S:rrsetorder:2020-11-16T06:57:52-0800
T:rrsetorder:1:A
A:rrsetorder:System test rrsetorder
I:rrsetorder:PORTRANGE:11500 - 11599
I:rndc:exit status: 0
I:rndc:stopping servers
I:rrsetorder:starting servers
I:rrsetorder:Order 'fixed' disabled at compile time
I:rrsetorder:Checking order fixed behaves as cyclic when disabled (master)
I:rrsetorder:Checking order cyclic (master + additional)
I:rrsetorder:Checking order cyclic (master)
I:rrsetorder:Checking order random (master)

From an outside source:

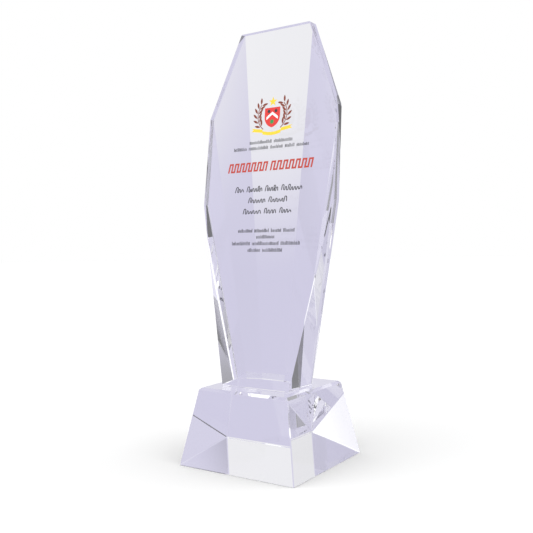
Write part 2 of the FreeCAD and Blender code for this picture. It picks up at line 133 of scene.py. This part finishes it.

I:rrsetorder:Random selection return 12 of 24 possible orders in 36 samples
I:rrsetorder:Checking order none (primary)
I:rrsetorder:Checking order cyclic (slave + additional)
I:rrsetorder:Checking order cyclic (slave)
I:rrsetorder:Checking order random (slave)
I:rndc:ns4 didn't die when sent a SIGTERM
I:rndc:stopping servers failed
R:rndc:FAIL
I:rrsetorder:Random selection return 12 of 24 possible orders in 36 samples
E:rndc:2020-11-16T06:58:55-0800
I:rrsetorder:Checking order none (secondary)
I:rrsetorder:Shutting down slave
I:rrsetorder:Checking for slave's on disk copy of zone
I:rrsetorder:Re-starting slave
I:rrsetorder:Checking order cyclic (slave + additional, loaded from disk)
I:rrsetorder:Checking order cyclic (slave loaded from disk)
I:rrsetorder:Checking order random (slave loaded from disk)
I:rrsetorder:Random selection return 12 of 24 possible orders in 36 samples
I:rrsetorder:Checking order none (secondary loaded from disk)
I:rrsetorder:Checking order cyclic (cache + additional)
I:rrsetorder:failed
I:rrsetorder:Checking order cyclic (cache)
I:rrsetorder:failed
I:rrsetorder:Checking order random (cache)
I:rrsetorder:Random selection return 0 of 24 possible orders in 36 samples
I:rrsetorder:failed
I:rrsetorder:Checking order none (cache)
I:rrsetorder:failed
I:rrsetorder:Checking default order (cache)
I:rrsetorder:Default selection return 0 of 24 possible orders in 36 samples
I:rrsetorder:failed
I:rrsetorder:Checking default order no match in rrset-order (cache)
I:rrsetorder:failed
I:rrsetorder:exit status: 5
I:rrsetorder:stopping servers
I:rrsetorder:ns1 died before a SIGTERM was sent
I:rrsetorder:stopping servers failed
R:rrsetorder:FAIL
E:rrsetorder:2020-11-16T07:10:23-0800

A similar failure mode was triggered in the course of BIND 9.17.1 release testing. The root cause of this problem is that signal handlers do not work on Windows and thus when SIGTERM is sent to a named process, it dies immediately without cleaning up its PID file. To work around this, the system test framework relies on kill returning an error for non-existing PIDs for detecting when a given named instance is no longer alive. However, Windows tends to recycle PIDs. If named instances belonging to one system test are shut down while named instances belonging to another system test are just starting up, the system test framework may "confuse" named instances from these two tests with each other:

stop.pl attempts to stop named instance ns1 for system test testA. It send it a SIGTERM. ns1 for testA exits without cleaning up its PID file.
start.pl starts up named instance ns1 for system test testB. It gets assigned the same PID as ns1 for testA which has just exited.
stop.pl tests whether ns1 for testA is still alive. It reads its PID file and attempts to kill the PID it read. Since ns1 for testB has the same PID, stop.pl assumes ns1 for testA is still alive.
After 1 minute, stop.pl decides to send a SIGABRT to ns1 for testA, but that one is already long gone - instead, the signal hits ns1 for testB, killing it (possibly in the middle of testB). stop.pl reports that ns1 for testA did not die when it was sent a SIGTERM (even though it did).
stop.pl attempts to kill ns1 for testB, but it was already killed beforehand. stop.pl reports that ns1 for testB died before it was sent a SIGTERM.